If enacted, the law would almost certainly make tour guide certification mandatory. Though other cities – including New York and Washington – have ordinances governing tour guides, the Philadelphia bill is by no means assured of passing. Avery simply wants all guides to know a handful of accurate details about each historic site. Of the potter's field that became today's idyllic Washington Square, for instance, they might be required to know that it contains the remains of 2,000 Revolutionary War dead, as well as the tomb of that war's unknown soldier. The fact that George Washington himself – breathing through a straw – sat for the cast of his statue that's in this park, or that there's a very small chance the remains in the tomb may actually be those of a British soldier, would be optional and not tested.

A city commission would be established to ensure that the officially sanctioned history is true, referring to well-known books, expert historians, or even an original letter from John Adams to his wife Abigail. A story with a less ironclad source might still make a guide's personal cut. "Let's say the story was in a book written by two old ladies in the 1920s or so, and they heard it third hand," says Avery. If it's more curiosity than essential history, he asks, "Who am I hurting if I tell it?"

Few in the tourist industry have lived the kind of life that has enabled the opinionated Avery to become tour guide extraordinaire. A lifelong city resident, author of three books on the city, newspaper reporter for 35 years, and teacher of Philadelphia history courses at a local university, the gray-bearded Avery turns a walk through old Philadelphia into a feast for the mind. He can give you two hours on virtually anything you want, depending on which corner you turn, which building you pass, what question about art or literature or architecture or government you ask. He leads the way through crumbling graveyards and refurbished courtyards, over brick sidewalks and cobblestone alleyways, asking – a la Socrates – endless questions: "What language was this?" "How could you tell what really happened?" "Why does this make sense?" "Why not that?"

Then: "You want to sit in the pew where George Washington used to sit?" And no matter how many times you've heard that name, you catch your breath.

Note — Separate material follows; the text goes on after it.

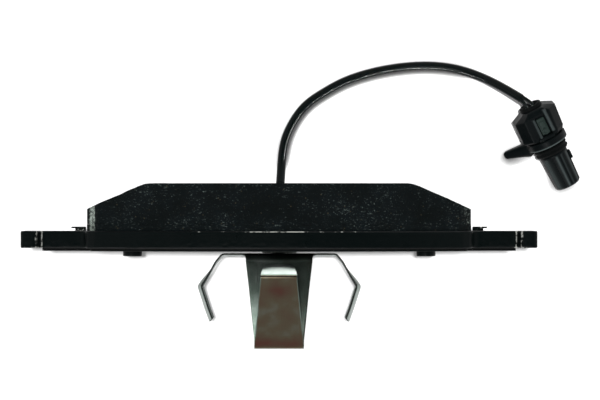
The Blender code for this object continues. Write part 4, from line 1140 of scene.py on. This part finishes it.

Over the clippetty-clop of a passing horse-drawn carriage, Avery gives a listen to what the driver says about a nearby house. "Well," he says of the guide, "he made [the original owner] a governor, when he was [actually] a mayor." But the commentary suggests that the driver has been inside the house, a good sign.

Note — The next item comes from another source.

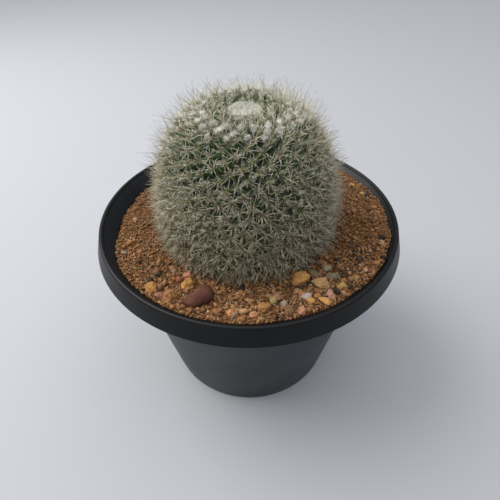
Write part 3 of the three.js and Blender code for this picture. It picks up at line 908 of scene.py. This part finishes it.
def radialSpine():
    # glassy white radial spines, cream near the foot; older spines lower on the plant are darker and
    # browner, partly with age and partly as painted shade
    material, tree = newMaterial("radialSpine")
    tone, age, along = (
        addNode(tree, "Attribute", attribute_name=title) for title in ("tone", "age", "along")
    )
    fresh = setRamp(
        addNode(tree, "ValToRGB", None, {"Fac": tone.outputs["Fac"]}),
        [(0.0, "#62633f"), (0.3, "#b0af84"), (0.65, "#f3f1d6"), (1.0, "#fffffa")],
    )
    # older spines: browner with age, and darkened further as painted shade on the lower plant
    agedAndShaded = setRamp(
        addNode(tree, "ValToRGB", None, {"Fac": tone.outputs["Fac"]}),
        [(0.0, "#251d10"), (0.35, "#55462c"), (0.7, "#b7a274"), (1.0, "#fbeecb")],
    )
    grown = addNode(
        tree, "Mix", None, {0: age.outputs["Fac"], 6: fresh.outputs[0], 7: agedAndShaded.outputs[0]}, data_type="RGBA"
    )
    foot = setRamp(
        addNode(tree, "ValToRGB", None, {"Fac": along.outputs["Fac"]}),
        [(0.0, 0.7), (0.35, 0.0)],
    )
    colour = addNode(
        tree, "Mix", {7: srgb("#a08a4a")}, {0: foot.outputs[0], 6: grown.outputs[2]}, data_type="RGBA"
    )
    finishNeedle(tree, colour.outputs[2], 0.15)
    return material


def centralSpine():
    # stiffer centrals: straw-coloured shafts with red-brown to black tips
    material, tree = newMaterial("centralSpine")
    tone, along = (addNode(tree, "Attribute", attribute_name=title) for title in ("tone", "along"))
    shaft = setRamp(
        addNode(tree, "ValToRGB", None, {"Fac": along.outputs["Fac"]}),
        [(0.0, "#b8a468"), (0.3, "#ebe7d4"), (0.72, "#d2c6a8"), (0.87, "#331e15")],
    )
    worn = addNode(
        tree, "Mix", {7: srgb("#8c887c")}, {0: tone.outputs["Fac"], 6: shaft.outputs[0]}, data_type="RGBA"
    )
    finishNeedle(tree, worn.outputs[2], 0.15)
    return material


# A needle one unit long with its foot at the origin: a three-sided cone, cut across, swelled and bowed.
def needlePattern(cuts, bow, blunt=2.2):
    bpy.ops.mesh.primitive_cone_add(vertices=3, radius1=1, radius2=0, depth=1, location=(0, 0, 0.5))
    needle = bpy.context.object
    applyPlace(needle)
    bpy.ops.object.mode_set(mode="EDIT")
    for height in cuts:
        bpy.ops.mesh.select_all(action="SELECT")
        bpy.ops.mesh.bisect(plane_co=(0, 0, height), plane_no=(0, 0, 1))
    bpy.ops.object.mode_set(mode="OBJECT")
    places = cornersOf(needle)
    height = places[:, 2]
    fuller = np.where(height < 0.999, (1 - height**3) / np.maximum(1 - height, 1e-3), 1)
    places[:, :2] *= np.clip(fuller, 1, blunt)[:, None]
    places[:, 0] += bow * height * (1 - height) * 4
    moveCorners(needle, places)
    return needle


def spineDirections(who, turn, lift):  # turn runs from the row's own direction
    along, across = knobAlong[who], knobAcross[who]
    flat = along * np.cos(turn)[:, None] + across * np.sin(turn)[:, None]
    return flat, flat * np.cos(lift)[:, None] + areoleNormal[who] * np.sin(lift)[:, None]


def makeRadials():
    rng = np.random.default_rng(spines["seed"])
    each = spines["radialEach"]
    who = np.repeat(np.arange(knobCount), each)
    count = len(who)
    reach = knobReach[who]
    turn = rng.uniform(0, math.tau, count)
    across = np.sin(turn) ** 2 * np.clip((68 - reach) / 20, 0.15, 1)
    lift = rng.normal(0, 0.26, count) + np.interp(reach, spineReach, radialLifts)
    lift += spines["groove"] * 0.5 * across
    flat, direction = spineDirections(who, turn, np.clip(lift, 0.02, 1.4))
    direction += rng.normal(0, 0.34, (count, 3))
    direction[:, 2] -= 1.1 * knobAge[who] ** 4
    length = np.interp(reach, spineReach, radialLengths) * np.clip(rng.normal(1, 0.28, count), 0.4, 1.7)
    length *= 1 - spines["groove"] * across
    stout = rng.random(count) < spines["stoutShare"]
    width = np.where(stout, rng.uniform(1.05, 1.6, count), rng.uniform(0.6, 0.9, count))
    width *= spines["radialGirth"]
    feet = knobTip[who] + flat * 0.5 + areoleNormal[who] * 0.25 + rng.normal(0, 0.8, (count, 3))
    tone = np.where(stout, rng.uniform(0.7, 1.0, count), rng.uniform(0.0, 0.7, count))
    needle = needlePattern([0.5], 1.8)
    spots = aim(feet * mm, direction, length * mm, width * mm, rng.uniform(0, math.tau, count))
    material = radialSpine()
    for number, mine in enumerate(np.array_split(np.arange(count), 3)):
        piece = scatter(f"radial_spines_{number + 1}", needle, spots[mine], tone[mine], knobAge[who][mine])
        dressAs(piece, material, "spine")
    discard(needle)


def makeCentrals():
    rng = np.random.default_rng(spines["seed"] + 1)
    each = spines["centralEach"]
    who = np.repeat(np.arange(knobCount), each)
    count = len(who)
    turn = np.tile(np.arange(each), knobCount) / each * math.tau + rng.normal(0, 0.4, count)
    turn += np.repeat(rng.uniform(0, math.tau, knobCount), each)
    flat, direction = spineDirections(who, turn, np.clip(rng.normal(1.0, 0.22, count), 0.5, 1.5))
    length = np.interp(knobReach[who], spineReach, centralLengths)
    length *= np.clip(rng.normal(1, 0.24, count), 0.4, 1.6)
    width = spines["centralGirth"] * rng.uniform(0.85, 1.1, count) * np.where(knobReach[who] < 12, 1.5, 1)
    feet = knobTip[who] + flat * 0.2 + areoleNormal[who] * 0.2
    tone = np.clip(knobAge[who] ** 1.5 * 0.6 + rng.normal(0.05, 0.12, count), 0, 0.85)
    needle = needlePattern([0.5, 0.84], 3.0, 5.0)
    spots = aim(feet * mm, direction, length * mm, width * mm, rng.uniform(0, math.tau, count))
    material = centralSpine()
    dressAs(scatter("central_spines", needle, spots, tone, knobAge[who]), material, "spine")
    discard(needle)
    for number in range(1, 7):  # the tallest ones, which set the height
        low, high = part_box(f"crown_spine_{number}")
        foot = np.array([(low.x + high.x) / 2, (low.y + high.y) / 2, low.z])
        lean = unit(foot[:2] / mm - axisXY) * 0.16
        single = needlePattern([0.3, 0.55, 0.84], 1.5, 5.0)
        spots = aim(foot[None], np.array([[*lean, 1.0]]), np.array([high.z - low.z]),
                    np.array([spines["centralGirth"] * 1.1 * mm]), np.zeros(1))
        piece = scatter(f"crown_central_{number}", single, spots, np.zeros(1))
        dressAs(piece, material, "spine", f"crown_spine_{number}")
        discard(single)


def areoleFelt():
    # short woolly felt at each knob's tip, straw to tan
    material, tree = newMaterial("areoleFelt")
    age = addNode(tree, "Attribute", attribute_name="age")
    colour = setRamp(
        addNode(tree, "ValToRGB", None, {"Fac": age.outputs["Fac"]}),
        [(0.0, "#d8d2b4"), (0.2, "#a88b57"), (0.6, "#93804f"), (1.0, "#6a604f")],
    )
    felt = addNode(
        tree, "BsdfPrincipled", {"Roughness": 1.0, "Sheen Weight": 0.3}, {"Base Color": colour.outputs[0]}
    )
    addNode(tree, "OutputMaterial", None, {"Surface": felt.outputs[0]})
    return material


def makeAreoles():
    rng = np.random.default_rng(31)
    bpy.ops.mesh.primitive_ico_sphere_add(subdivisions=1, radius=1)
    pad = bpy.context.object
    moveCorners(pad, cornersOf(pad) * rng.uniform(0.85, 1.15, (12, 1)))
    width = 0.65 * knobSize * rng.uniform(0.8, 1.2, knobCount)
    spots = aim(knobTip * mm, areoleNormal, width * 0.7 * mm, width * mm, rng.uniform(0, 6, knobCount))
    piece = scatter("areole_pads", pad, spots, rng.random(knobCount), knobAge)
    onlySelect(piece)
    bpy.ops.object.shade_smooth()
    dressAs(piece, areoleFelt(), "wool")
    discard(pad)


makeAreoles()
makeRadials()
makeCentrals()
print("spines grown")

wool = {
    "crownHairs": 5200,
    "crownRadius": 9.3,
    "tuftHairs": 420,
    "girth": 0.07,
    "longTuft": [24.6, 28.6, 32.4],  # where its clumps lie, mm from the crown
    "shortTuft": [25.4, 30.4],
    "seed": 23,
}


def plantWool():
    # matted plant hair: pure white on the tufts, cream on the crown, soft and unshiny
    material, tree = newMaterial("plantWool")
    place = addNode(tree, "TexCoord").outputs["Object"]
    clump = addNode(tree, "TexNoise", {"Scale": 700.0, "Detail": 4.0}, {"Vector": place})
    tone = addNode(tree, "Attribute", attribute_name="tone")
    mixed = addNode(
        tree, "Mix", {0: 0.5}, {2: clump.outputs["Fac"], 3: tone.outputs["Fac"]}, data_type="FLOAT"
    )
    colour = setRamp(
        addNode(tree, "ValToRGB", None, {"Fac": mixed.outputs[0]}),
        [(0.2, "#bab7aa"), (0.5, "#e6e4db"), (0.85, "#fefefa")],
    )
    bump = addNode(tree, "Bump", {"Strength": 0.8, "Distance": 0.0004}, {"Height": clump.outputs["Fac"]})
    hair = addNode(
        tree, "BsdfPrincipled", {"Roughness": 1.0, "Sheen Weight": 0.4, "Specular IOR Level": 0.2},
        {"Base Color": colour.outputs[0], "Normal": bump.outputs[0]},
    )
    addNode(tree, "OutputMaterial", None, {"Surface": hair.outputs[0]})
    return material


woolMaterial = plantWool()


# Hairs start inside a clump and curl outwards over its surface.
def growHairs(name, starts, directions, lengths, rng, bright):
    hair = needlePattern([0.33, 0.66], 3.5)
    spots = aim(starts * mm, directions, lengths * mm, np.full(len(starts), wool["girth"] * mm),
                rng.uniform(0, math.tau, len(starts)))
    piece = scatter(name, hair, spots, rng.random(len(starts)) * bright)
    discard(hair)
    return piece


def feltClump(name, centre, axes, seed, bright):
    bpy.ops.mesh.primitive_ico_sphere_add(subdivisions=4, radius=1)
    clump = bpy.context.object
    clump.name = name
    places = cornersOf(clump)
    offset = Vector((seed * 3.7, 1.1, 0.4))
    lumps = np.array([noise.fractal(Vector(p) * 2.2 + offset, 0.7, 2.3, 6) for p in places])
    places *= 1 + 0.38 * lumps[:, None]
    moveCorners(clump, (places @ np.array(axes) + centre) * mm)
    for title in ("tone", "along", "age"):
        attribute = clump.data.attributes.new(title, "FLOAT", "POINT")
        attribute.data.foreach_set("value", np.full(len(places), bright, np.float32))
    onlySelect(clump)
    bpy.ops.object.shade_smooth()
    return clump


def joinInto(first, others):
    onlySelect(first)
    for other in others:
        other.select_set(True)
    bpy.ops.object.join()
    return first


def makeCrownWool():
    rng = np.random.default_rng(wool["seed"])
    centre, _ = onStem(np.array([0.01]), np.array([0.0]))
    clump = feltClump("crown_wool_felt", centre[0] + [0, 0, -1.3], np.diag([8.3, 8.3, 1.9]), 1, 0.5)
    count = wool["crownHairs"]
    reach = wool["crownRadius"] * np.sqrt(rng.random(count))
    angle = rng.uniform(0, math.tau, count)
    starts, normals = onStem(reach, angle, np.full(count, 0.2))
    directions = normals * 0.7 + rng.normal(0, 0.6, (count, 3))
    directions[:, 2] = np.abs(directions[:, 2])
    hairs = growHairs("crown_hairs", starts, directions, rng.uniform(0.9, 1.9, count), rng, 1.0)
    dressAs(joinInto(clump, [hairs]), woolMaterial, "wool", "crown_wool")


def makeTuft(row):
    rng = np.random.default_rng(wool["seed"] + 1 + row)
    title = f"wool_tuft_{row + 1:02d}"
    parts = []
    blobs = wool["longTuft"] if row % 3 else wool["shortTuft"]
    for number, reach in enumerate(blobs):
        reach += rng.uniform(-0.7, 0.7)
        angle = float(rowAngle(reach, row + 0.5))
        centre, normal = onStem(np.array([reach]), np.array([angle]), np.array([0.3]))
        nextPlace, _ = onStem(np.array([reach + 1]), np.array([float(rowAngle(reach + 1, row + 0.5))]))
        along = nextPlace[0] - centre[0]
        along -= normal[0] * along.dot(normal[0])
        along /= np.linalg.norm(along)
        across = np.cross(normal[0], along)
        size = rng.uniform(0.45, 1.1) * (0.7 if number == len(blobs) - 1 else 1.0)
        axes = np.stack([along * 1.9, across * 1.25, normal[0] * 1.1]) * size
        parts.append(feltClump(f"{title}_clump{number}", centre[0], axes, row * 3 + number, 0.5))
        count = wool["tuftHairs"] // len(blobs)
        ball = rng.normal(size=(count, 3))
        ball /= np.linalg.norm(ball, axis=1, keepdims=True)
        starts = centre[0] + (ball * 0.8) @ axes
        directions = ball @ np.stack([along, across, normal[0]]) + normal[0] * 0.5
        directions += rng.normal(0, 0.55, (count, 3))
        lengths = rng.uniform(1.0, 2.6, count)
        parts.append(growHairs(f"{title}_hairs{number}", starts, directions, lengths, rng, 1.0))
    tuft = joinInto(parts[0], parts[1:])
    tuft.name = title + "_hair"
    dressAs(tuft, woolMaterial, "wool", title)


makeCrownWool()
for row in range(plant["rows"]):
    makeTuft(row)
print("wool grown")


light = {
    "floor": "#a3a4a8",
    "floorSize": 30,  # metres
    "floorDrop": 0.4,  # mm below the pot's foot
    "world": "#c3cad6",
    "worldStrength": 0.72,
    "openingPlace": (-0.95, 0.25, 1.15),  # metres, behind and to the left
    "openingSize": 1.3,
    "openingPower": 23.5,
    "skyPower": 1.9,
    "skySpread": 90,  # degrees
}


def makeStage():
    bpy.ops.mesh.primitive_plane_add(size=light["floorSize"], location=(0, 0, -light["floorDrop"] * mm))
    floor = bpy.context.object
    floor.name = "pale_floor"
    material, tree = newMaterial("paleFloor")
    plain = addNode(tree, "BsdfPrincipled", {"Base Color": srgb(light["floor"]), "Roughness": 0.9})
    addNode(tree, "OutputMaterial", None, {"Surface": plain.outputs[0]})
    floor.data.materials.append(material)


def addSoftbox(name, place, target, size, power, colour):
    data = bpy.data.lights.new(name, "AREA")
    data.shape = "DISK"
    data.size = size
    data.energy = power
    data.color = colour
    lamp = bpy.data.objects.new(name, data)
    bpy.context.scene.collection.objects.link(lamp)
    lamp.location = place
    lamp.rotation_mode = "QUATERNION"
    lamp.rotation_quaternion = (Vector(target) - Vector(place)).to_track_quat("-Z", "Y")


def makeLight():
    world = bpy.data.worlds.new("sky")
    world.use_nodes = True
    background = world.node_tree.nodes["Background"]
    background.inputs["Color"].default_value = srgb(light["world"])
    background.inputs["Strength"].default_value = light["worldStrength"]
    bpy.context.scene.world = world
    addSoftbox(
        "skyOpening", light["openingPlace"], (0, 0, 0.15),
        light["openingSize"], light["openingPower"], (1.0, 0.98, 0.94),
    )
    haze = bpy.data.lights.new("openSky", "SUN")  # a broad glow from above, the same all over the floor
    haze.energy = light["skyPower"]
    haze.angle = math.radians(light["skySpread"])
    haze.color = (1.0, 0.99, 0.97)
    overhead = bpy.data.objects.new("openSky", haze)
    overhead.location = (0, 0, 2)
    bpy.context.scene.collection.objects.link(overhead)
    bpy.context.scene.view_settings.view_transform = "Standard"


makeStage()
makeLight()
print("lit")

Guides inside top historic sites – the Liberty Bell, Independence Hall, Valley Forge National Park, and such – are National Park Service-trained personnel, and wouldn't need licenses under the Brown bill, says Jeff Guaracino, of the Greater Philadelphia Tourism Marketing Corporation, which favors the legislation. Of the 27 million annual visitors to the region, only a fraction take private tours, he guesses. While no one knows what percentage of them hear wrong information, the numbers don't matter, he says. "Our goal is that every single story you hear in Philadelphia is authentic."

Objectors think the bill unfairly singles out guides, and they wonder whether hotel concierges, visitor center personnel, park rangers, and others should also be licensed. Some say regulation risks censorship, with accuracy itself a subjective notion, given the imprecise, organic nature of history. Many operators already thoroughly train and regularly test their guides, they say, suggesting that a reputation for inaccuracy would put them out of business. Says tour operator Jonathan Bari, humans – however well-trained – will always make mistakes. "The only way to really avoid them would be for every tour to be scripted, vetted and recorded verbatim for accuracy and then played back to visitors," he has told the city council.

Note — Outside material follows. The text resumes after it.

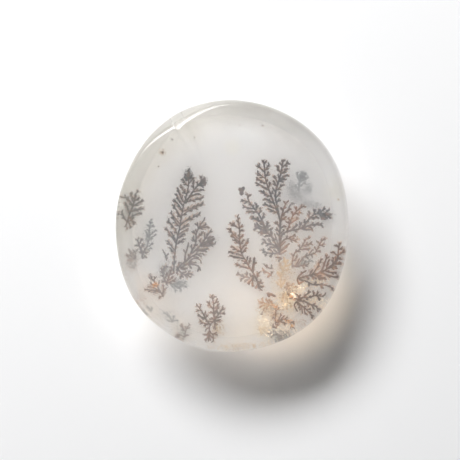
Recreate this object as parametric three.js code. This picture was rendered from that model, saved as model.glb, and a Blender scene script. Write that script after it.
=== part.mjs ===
// A polished palm stone of dendritic quartz, in millimetres, +Z up.
// The stone is one solid. Its top face is a low dome that ends at a soft crease. From there a narrow
// shoulder slopes down to the stone's widest line, the girth. The underside, the keel, is deeper and
// rounder, and is ground flat on a small spot, on which the stone rests. The origin is at the bottom
// centre of the stone's box. +Y is the stone's long way, and +Z looks out of the dome.

import * as THREE from "three";

// Driving dimensions
const WIDTH = 36; // across, along X
const LENGTH = 39; // the long way, along Y
const FACE_EDGE_HEIGHT = 9.5; // level at which the shoulder meets the top face
const DOME_RISE = 1.4; // how far the top face bulges
const SHOULDER_WIDTH = 0.6; // how far the shoulder reaches in from the outline
const SHOULDER_FALL = 1.05; // how far it reaches down to the girth, beside its width
const SHOULDER_ROUNDNESS = 1.5; // 2 is a round shoulder, and 1 a flat slope between two edges
const BEVEL = { width: 1.5, towards: 116.5, spread: 19 }; // the shoulder is ground wider on one side
const RESTING_SHARE = 0.3; // size of the flat spot beside the whole outline
const KEEL_SQUARENESS = 2.4; // 2 is an elliptical underside, and more is a squarer one

// The outline is a round one, pressed out of true by a few slow waves: how many bulges go round the
// stone, how high they are, and the direction of the first, in degrees from +X towards +Y.
const OUTLINE_WAVES = [
  { bulges: 2, height: 0.77, towards: 87.5 },
  { bulges: 3, height: 0.085, towards: -25 },
  { bulges: 4, height: 0.175, towards: 39 },
  { bulges: 5, height: 0.075, towards: -36 },
  { bulges: 7, height: 0.04, towards: 8.5 },
  { bulges: 8, height: 0.037, towards: -8 },
];
const MEAN_RADIUS = (WIDTH + LENGTH) / 4;
const GIRTH_WAVE = { bulges: 2, height: 0.22, towards: 150 }; // the girth isn't quite level
const CROWN_LEAN = { slope: 0.018, towards: -58 }; // the top face leans down a little to one side

// Fineness of the faceted surface
const SEGMENTS = 84; // round the stone
const KEEL_RINGS = 14; // from the resting spot to the girth
const SHOULDER_RINGS = 8; // from the girth to the top face
const DOME_RINGS = 8; // from the shoulder to the middle of the top face

const radians = THREE.MathUtils.degToRad;

// Height at an angle of a wave that goes a whole number of times round the stone.
function wave({ bulges, height, towards }, angle) {
  return height * Math.cos(bulges * (angle - radians(towards)));
}

// Distance from the stone's axis to its outline at an angle.
function outlineRadius(angle) {
  return OUTLINE_WAVES.reduce((radius, each) => radius + wave(each, angle), MEAN_RADIUS);
}

// Width of the shoulder at an angle: it is wider where the bevel is.
function shoulderWidth(angle) {
  const away = Math.atan2(Math.sin(angle - radians(BEVEL.towards)), Math.cos(angle - radians(BEVEL.towards)));
  return SHOULDER_WIDTH + BEVEL.width * Math.exp(-((away / radians(BEVEL.spread)) ** 2));
}

// Height of the shoulder at an angle: a wider shoulder also reaches further down.
function shoulderHeight(angle) {
  return SHOULDER_FALL * shoulderWidth(angle);
}

// How much the dome stands above its edge, at a share of the way from the axis to the outline.
function domeHeight(share) {
  return DOME_RISE * (1 - share ** 2);
}

// Distance from the axis and height of a point of the underside. step goes from 0 to 1.
function keelPoint(step, angle) {
  const turn = (step * Math.PI) / 2;
  const share = RESTING_SHARE + (1 - RESTING_SHARE) * Math.sin(turn) ** (2 / KEEL_SQUARENESS);
  const girth = FACE_EDGE_HEIGHT - shoulderHeight(angle);
  return [share * outlineRadius(angle), girth * (1 - Math.max(0, Math.cos(turn)) ** (2 / KEEL_SQUARENESS))];
}

// The same for the shoulder, from the girth up to the soft crease where the top face begins.
function shoulderPoint(step, angle) {
  const turn = (step * Math.PI) / 2;
  const power = 2 / SHOULDER_ROUNDNESS;
  const distance = outlineRadius(angle) - shoulderWidth(angle) * (1 - Math.max(0, Math.cos(turn)) ** power);
  const height = FACE_EDGE_HEIGHT - shoulderHeight(angle) * (1 - Math.sin(turn) ** power);
  return [distance, height + domeHeight(distance / outlineRadius(angle))];
}

// The same for the top face, from the shoulder to the middle.
function domePoint(step, angle) {
  const distance = (outlineRadius(angle) - shoulderWidth(angle)) * (1 - step);
  return [distance, FACE_EDGE_HEIGHT + domeHeight(distance / outlineRadius(angle))];
}

// A point of the stone's skin, by the number of its ring and its angle.
function skinPoint(ring, angle) {
  if (ring < 0) return [0, 0];
  if (ring <= KEEL_RINGS) return keelPoint(ring / KEEL_RINGS, angle);
  if (ring <= KEEL_RINGS + SHOULDER_RINGS) return shoulderPoint((ring - KEEL_RINGS) / SHOULDER_RINGS, angle);
  return domePoint((ring - KEEL_RINGS - SHOULDER_RINGS) / DOME_RINGS, angle);
}

// A lathe turns a plain ladder of rings, from the middle of the underside to the middle of the dome.
// Then each ring takes its real distance and height, with the girth's wave and the crown's lean.
function stoneGeometry() {
  const lastRing = KEEL_RINGS + SHOULDER_RINGS + DOME_RINGS;
  const ladder = [];
  for (let ring = -1; ring <= lastRing; ring += 1) {
    ladder.push(new THREE.Vector2(ring === -1 || ring === lastRing ? 0 : 1, ring));
  }
  const geometry = new THREE.LatheGeometry(ladder, SEGMENTS).rotateX(Math.PI / 2);
  const position = geometry.getAttribute("position");
  const point = new THREE.Vector3();
  for (let index = 0; index < position.count; index += 1) {
    point.fromBufferAttribute(position, index);
    const ring = Math.round(point.z);
    const angle = ring === -1 || ring === lastRing ? 0 : Math.atan2(point.y, point.x);
    const [distance, height] = skinPoint(ring, angle);
    const raised = Math.min(height / FACE_EDGE_HEIGHT, 1); // 0 on the ground, 1 on the top face
    const lean = CROWN_LEAN.slope * distance * Math.cos(angle - radians(CROWN_LEAN.towards));
    const ripple = wave(GIRTH_WAVE, angle) * (distance / outlineRadius(angle)) ** 4;
    const out = [distance * Math.cos(angle), distance * Math.sin(angle)];
    position.setXYZ(index, ...out, height + (ripple - lean) * raised);
  }
  geometry.computeBoundingBox();
  const size = geometry.boundingBox.getSize(new THREE.Vector3());
  const middle = geometry.boundingBox.getCenter(new THREE.Vector3());
  geometry.translate(-middle.x, -middle.y, -geometry.boundingBox.min.z);
  geometry.scale(WIDTH / size.x, LENGTH / size.y, 1);
  geometry.computeVertexNormals();
  return geometry;
}

const quartz = new THREE.MeshStandardMaterial({
  name: "milky quartz",
  color: new THREE.Color(0.86, 0.85, 0.83),
  roughness: 0.08,
  metalness: 0,
});

const stone = new THREE.Mesh(stoneGeometry(), quartz);
stone.name = "stone";

const part = new THREE.Group();
part.add(stone);

export default part;
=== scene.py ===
# %% [markdown]
# # A polished stone of dendritic quartz
# The object is one flattish pebble of milky quartz, ground and polished so that you can look into it.
# Inside, dark manganese and brown iron minerals once crept along healed cracks and left growths like
# ferns. The plan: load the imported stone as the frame, set up the camera and the light, cut a finer
# skin for the stone, give it real milky depth, and then grow the ferns inside it.

import math
import random

import bpy
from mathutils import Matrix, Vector
from mathutils.bvhtree import BVHTree


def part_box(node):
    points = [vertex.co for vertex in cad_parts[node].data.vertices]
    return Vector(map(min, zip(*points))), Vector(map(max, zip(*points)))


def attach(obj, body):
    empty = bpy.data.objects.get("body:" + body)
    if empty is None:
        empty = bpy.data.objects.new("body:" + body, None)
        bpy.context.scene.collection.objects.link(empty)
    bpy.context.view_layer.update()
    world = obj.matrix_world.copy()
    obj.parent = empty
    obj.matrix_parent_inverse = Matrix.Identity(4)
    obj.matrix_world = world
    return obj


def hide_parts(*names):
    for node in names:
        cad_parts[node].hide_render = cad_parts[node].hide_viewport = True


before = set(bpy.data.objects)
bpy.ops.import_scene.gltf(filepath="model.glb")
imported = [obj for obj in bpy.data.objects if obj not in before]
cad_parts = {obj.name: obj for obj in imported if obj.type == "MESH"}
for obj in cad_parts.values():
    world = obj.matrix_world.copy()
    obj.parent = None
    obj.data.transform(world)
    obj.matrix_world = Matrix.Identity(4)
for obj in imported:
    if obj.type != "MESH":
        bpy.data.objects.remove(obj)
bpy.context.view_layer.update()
MM = 0.001
low_corner, high_corner = (Vector(corner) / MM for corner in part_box("stone"))
stone_size = high_corner - low_corner
print("stone box in mm:", [round(side, 2) for side in stone_size])

# %% [markdown]
# ## The camera
# The photograph looks straight down on the stone, a little off its middle, from further away than a
# hand's length, so there is hardly any perspective. A long lens does the same. One pixel of the
# photograph is a fixed share of a millimetre on the stone, and that number is used again for
# everything that is placed by its pixels.

# %% Camera
SCENE = bpy.context.scene
PHOTO_WIDTH = 460  # pixels across the photograph, which is square
STONE_PIXELS = 232.2  # pixels across the stone in it
PIXEL = stone_size.x / STONE_PIXELS  # in mm
LENS, SENSOR = 100.0, 36.0
GIRTH_LEVEL = 8.2  # mm, the level at which the stone is widest
CAMERA_HEIGHT = GIRTH_LEVEL + LENS * PHOTO_WIDTH * PIXEL / SENSOR  # mm
CAMERA_PLACE = Vector((-2.1 * PIXEL, -3.8 * PIXEL, CAMERA_HEIGHT))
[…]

David Yadgaroff, of all-news KYW radio, editorialized that the proposal is "excessive," and suggested instead that scripts be presented for review to historians from, say, Ben Franklin's own University of Pennsylvania. "The last thing Philadelphia needs is another layer of bureaucracy."

The Philadelphia Business Journal wrote that no bill "would stop tour guides from embellishing or making up facts to make their tours more exciting." And it suggests that council members be the ones sent for history lessons, "if only to be reminded that onerous taxes and senseless rules were once grounds for revolution."

Whatever the outcome, Avery believes that his fight has already served notice to the private tour companies, several of which have hired him to clean up their scripts. "Even if no law comes about, there's going to be some good that's going to be done," he says.

What would the Founding Fathers, who took up the cause of liberty in this very place, make of the efforts – 200-plus years later – to tidy up their stories? What, for example, would Ben Franklin say?

Ron Avery isn't going to wax philosophic about freedom: "He would say 'Set the record straight: I was charming with the ladies, but I did not father 69 or 80 children.' "

Class dismissed.

[Editor's note: The original sub-headline misstated the reasons for possible fines.]